To address the above challenges, Adobe decided to transition to a subscription-based SaaS model with the introduction of Adobe Creative Cloud. The company implemented the following strategies:

  1. Developing Subscription Tiers
    Adobe introduced various subscription plans including monthly and annual options, catering to individual users, small businesses, and large enterprises. Each plan offered different levels of access and additional cloud-based service.

  2. Customer Communication
    Adobe communicated the benefits of the new subscription model to existing and potential customers. They highlighted advantages such as continuous access to the latest software updates, cloud storage, and improved collaboration tools.

  3. Product Enhancement
    To justify the recurring cost, Adobe invested in enhancing its product suite, adding new features, and integrating cloud service. These enhancements ensured that customers saw ongoing value in their subscriptions.

  4. Seamless Transition
    Adobe offered incentives for existing customers to switch to the subscription model. They provided discounts, extended support and features to make the transition attractive.

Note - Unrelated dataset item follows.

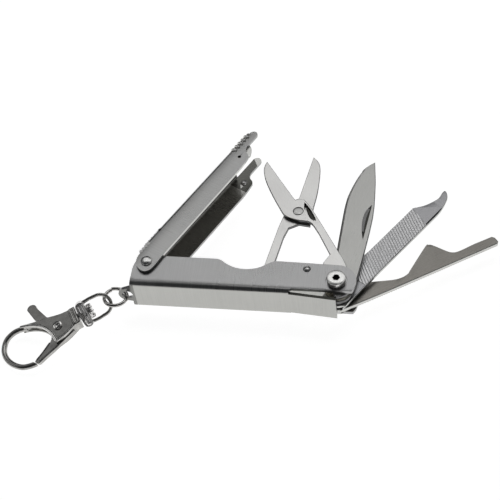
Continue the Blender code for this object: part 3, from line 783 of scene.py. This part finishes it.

The transition to a subscription model had a great impact on the Adobe’s business, both in the short run and long term. In the short run, Adobe achieved a stable and predictable revenue stream, which facilitated better financial planning. Within a few years of the transition, Adobe’s ARR from subscription grew from virtually 0 to $ 3 billion. This shift also led to a significant reduction in churn rates, as continuous customer engagement through regular updates and exceptional customer support maintained high levels of customer satisfaction and loyalty.
In the long run, the subscription model substantially increased Adobe’s CLV, allowing the company to upsell and cross sell additional services effectively. The steady stream of recurring revenue enabled Adobe to invest heavily in product development, resulting in continuous innovation and enhanced customer satisfaction.

As the SaaS market continues to evolve, companies that embrace and optimize their recurring revenue models will be best positioned to thrive in this competitive landscape.